About six months ago, I mentioned to a colleague that I wanted to put together a bid for Being Human festival to support a project mapping locations in the Old English Andreas to locations in Canterbury. ‘Ooh!’ she said excitedly, ‘you need to talk to Sonia about this!’
I went and had a chat with Sonia, who said that she was interested in doing something similar with Riddley Walker. I’d read (and loved) Riddley when I first read it about ten years ago, and Russell Hoban’s writing has touched a chord with me ever since my dad read me The Mouse and His Child, Hoban’s best-known children’s book. We both agreed to reread Andreas and Riddley, and by the time we reconvened had found even more similarities between the two than first anticipated.
Coupled with our shared enthusiasm for landscapes and experience leading walking tours, we set about making grand plans for a map, website, audio recordings, and seeking support from Folkestone Book Festival and Canterbury Archaeological Trust, before we submitted a bid to Being Human Festival and crossed our fingers. Fortune smiled on us, and with this funding and some further support from Christ Church to support this and another project focused on Richborough (stay tuned!) we got started, working with our graphic designer Celia to produce our two-sided map, figuring out WordPress, which involved a lot of trial and error, and finally working with Ben Horner to make recordings of the two texts. Along the way we were contacted by BBC Radio 3, who picked us up from the Being Human programme, making a trip to interview us on location for a special edition of Free Thinking, broadcast on 16th November.
We’re hoping to do more with Riddley and Andreas, and would really like to collaborate with others who are intrigued by either of these works, so artists, musicians, and anyone and everyone else please do get in touch…

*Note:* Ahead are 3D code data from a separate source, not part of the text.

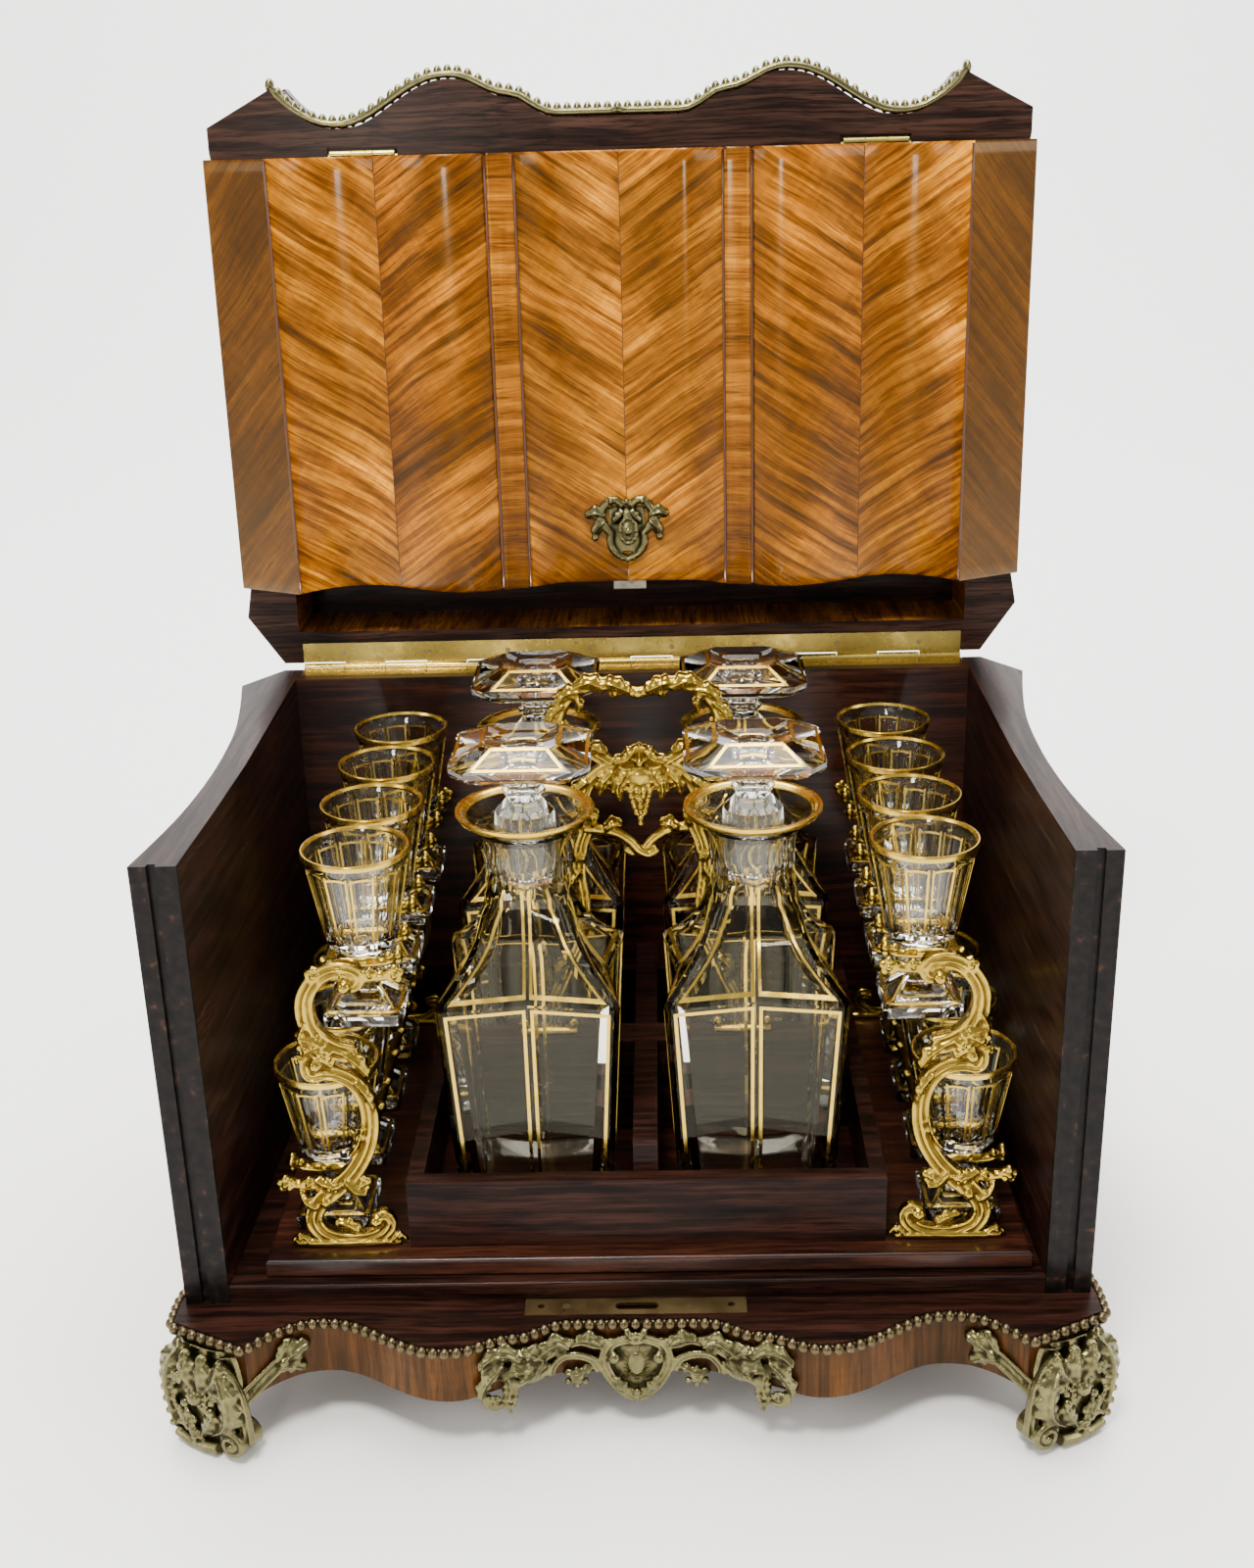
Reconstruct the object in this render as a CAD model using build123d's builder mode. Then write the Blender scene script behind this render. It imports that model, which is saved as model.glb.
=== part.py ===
from build123d import *
import os
from math import sin, cos, radians, hypot, pi

os.makedirs("parts", exist_ok=True)

# ----------------------------------------------------------------------------
# Antique tantalus: a serpentine-fronted casket whose lid carries a hinged
# front panel, with a lift-out tray of four decanters and sixteen glasses.
# Millimetres. +X to the right, +Z up, the front faces -Y. The origin is the
# middle of the footprint of the open casket, on the table.
# ----------------------------------------------------------------------------

# Driving dimensions: the case
front_y = -116.2        # plane of the side walls' front ends
base_h = 46.0           # table to top of plinth
frieze_h = 23.5         # veneered frieze of the plinth
board_t = 3.2           # dark board on top of the plinth
wall_h = 175.0          # side and back walls above the plinth
rear_d = 213.0          # depth of the case behind the wall fronts
riser_h = 7.0           # raised floor inside the walls
# the lid and its hinge
open_deg = 92.0         # angle at which the open lid rests on its stops
rail_h = 34.0           # depth of the lid's hollow
lid_top_t = 9.0
hinge_half = 144.0      # half length of the long hinge
knuckle = 18.0          # one knuckle of the long hinge
knuckle_r = 1.9
pin_r = 0.9
pin_gap = 0.05
# the hinged front panel
panel_gap = 0.4         # closed panel to plinth
# the tray and what stands on it
tray_x = 4.5            # the loose tray stands a little right of centre
tray_half = 139.8
tray_t = 7.0
box_half = 87.5
glass_y = (38.0, 80.0, 122.0, 164.0)
upper_row = 100.2
lower_row = 117.5
upper_rim = 165.0       # rims above the plinth
lower_rim = 80.0
dec_x = 41.0
dec_y = (55.0, 143.0)
handle_y = 99.5

top_z = base_h + wall_h             # wall tops
lid_z = top_z + 0.3                 # underside of the closed lid
hinge_y = rear_d + knuckle_r + 0.3  # axis of the long hinge
hinge_z = top_z + 0.15
panel_y = 1.9                       # axis of the panel's hinges, lid closed
panel_z = lid_z - 0.6

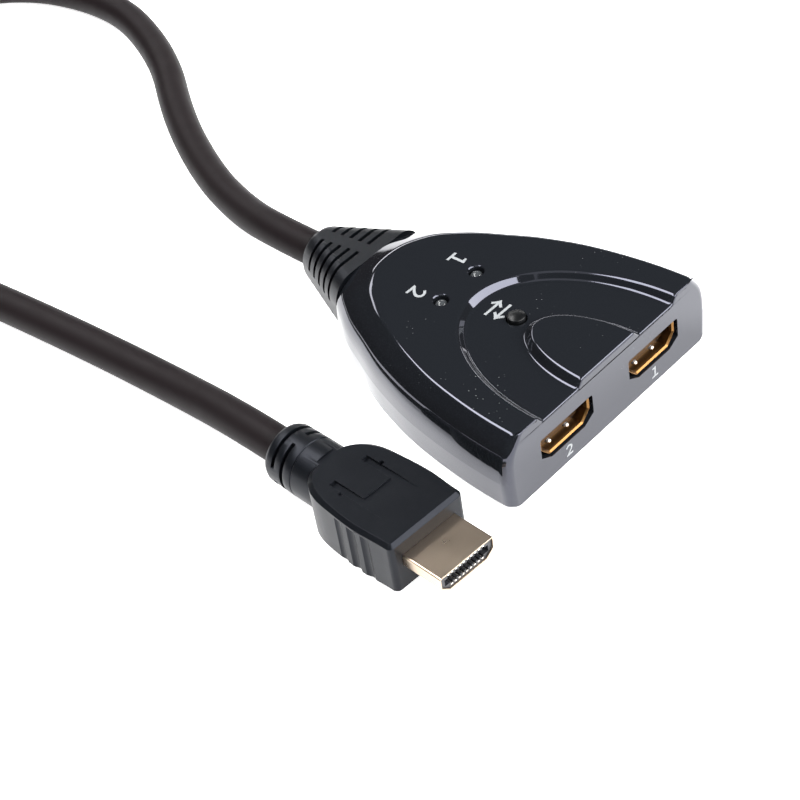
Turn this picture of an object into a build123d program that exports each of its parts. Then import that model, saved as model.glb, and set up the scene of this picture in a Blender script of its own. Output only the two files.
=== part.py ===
from build123d import *
import os
from math import pi, radians, tan

# Two-in, one-out switch box for video plugs, with its captive lead and plug.
# Millimetres. X runs across the box, Y along it, Z up. The two inputs face -Y, the lead leaves at +Y,
# and the origin is on the table under the middle of the box with its strain relief.

# Housing
HALF_WIDTH = 31.3
HOUSING_LENGTH = 61.5
APEX_PAST = 6.5
HEIGHT = 17.0
PARTING_Z = 6.5
SHOULDER_WIDTH = 3.85
SHOULDER_REACH = 11.0
WALL = 2.0
FLOOR = 1.8
SOLE_INSET = 0.35
SOLE_EDGE = 0.7
FRONT_CORNER = 2.0
INNER_CORNER = 1.0
TOP_EDGE = 0.6
LIP_THICKNESS = 0.8
LIP_HEIGHT = 1.2
LIP_GAP = 0.1
# Right half of the plan, front to tip, as shares of the half width and of the length.
outline_shares = ((0.93, 0.34), (0.8, 0.565), (0.66, 0.715), (0.5, 0.855), (0.3, 0.957), (0.0, 1.0))
# Curved shoulder of the cover: share of the cover's height, and share of the shoulder's width left.
shoulder_shares = ((0.33, 0.97), (0.56, 0.84), (0.77, 0.51), (0.93, 0.165), (0.985, 0.02), (1.0, -0.09))
# The same on the inside, in flat bands, and the share of a wall that its top draws in by.
hollow_shares = ((0.4, 0.95), (0.75, 0.55), (1.0, -0.09))
hollow_top_share = 0.5
# Places behind the input face as shares of the housing's length
tongue_share = 0.2927
capacitor_share = 0.3252
button_share = 0.3756
chip_share = 0.439
field_share = 0.548
lamp_share = 0.6203
rear_screw_share = 0.7041
board_share = 0.7642
# Height of the strain relief's neck as a share of the housing's height
neck_share = 0.5824
# Places and widths across as shares of the half width
port_pitch_share = 0.8658
relief_width_share = 0.8307
rear_screw_side_share = 0.4792
chip_side_share = 0.4633
capacitor_side_share = 0.3834

# Sunk field on the cover, with the raised tongue inside it
FIELD_SIDE = 6.05
FIELD_SLOPE = 1.3
TONGUE_HALF_WIDTH = 8.15
TONGUE_SLOPE = 1.4
field_depth_share = 0.1

# Input mouths in the front wall
PORT_Z = 8.0
MOUTH_WIDTH = 15.8
MOUTH_HEIGHT = 6.2
MOUTH_CHAMFER = 2.9
MOUTH_CORNER = 0.6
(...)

Here are some of the various materials we used to create the map, and the various different versions we went through along the way.
Mike and I work in the heart of Riddley Walker’s Inland: Cambry. Like many readers, I have poured over the map at the front of the novel, working out the correlations between Riddley’s recorded place names and the towns and villages of East Kent. It’s an amusing puzzle, but as with all fiction, it doesn’t pay to get too literal.
What matters more to me than precise mapping is the feel of places. In the summer I led a field trip to the ‘Bundel Downs’ as part of CCCU Geography department’s Sense of Place conference. The purpose was to walk with Riddley through part of the landscape of the novel. We left the ruins of Cambry by minibus and headed towards the high wooded downs above Wye, to a place where Riddley longs to walk ‘oansome’. We didn’t match site for site, but with some psychogeographical attitude, we matched the book to the place we were in. I certainly felt that I knew Riddley Walker better after this expedition. The walk attuned us to messages in the landscape, bringing us closer to an understanding of Riddley’s strange, defamiliarised world.
Transferring this experience to sites in Canterbury seemed an obvious next step. These locations are not literal mappings of sites in the book: after all, Cambry is ground zero. Rather, they represent spaces that resonate with passages of the novel, and offer a (comfortably walkable) journey through some of its themes. When Mike and I began discussing connections between Riddley Walker and Andreas, the parallels quickly became clear. Cambry is the epicentre of the explosion that destroys Riddley’s world. Like Mermedonia, the inhabitants of Inland live within the ruins of a previous civilisation. Riddley’s clashes with authority are played out against the backdrop of Cambry city’s wreckage and the dead towns of Bernt Arse and Fork Stoan. Like Andrew, Riddley witnesses, and is threatened with, injury, torture and sacrifice. The centre of Cambry and the ruins of the cathedral contain an ancient power that gives Riddley a hallucinogenic, mystical experience: he is transported and appears to speak in tongues. Like Andrew, he sees signs of redemption amongst the ruins. And after his trials, Riddley sets out on the road again as an itinerant performer: a missionary with a new story to tell and a new hope to offer.
I feel something of a missionary zeal towards this extraordinary and rather overlooked novel. Riddley Walker has a cult following, but I would like to see it celebrated more widely. I hope that this project offers a way in for new readers, and another level of appreciation for those who have already discovered Riddley and his world.
I would love to continue walking with Riddley throughout Inland – along the coast, following the Nailbourne, and tracing the perimeter of the Ram. Perhaps this will be the next phase of this project.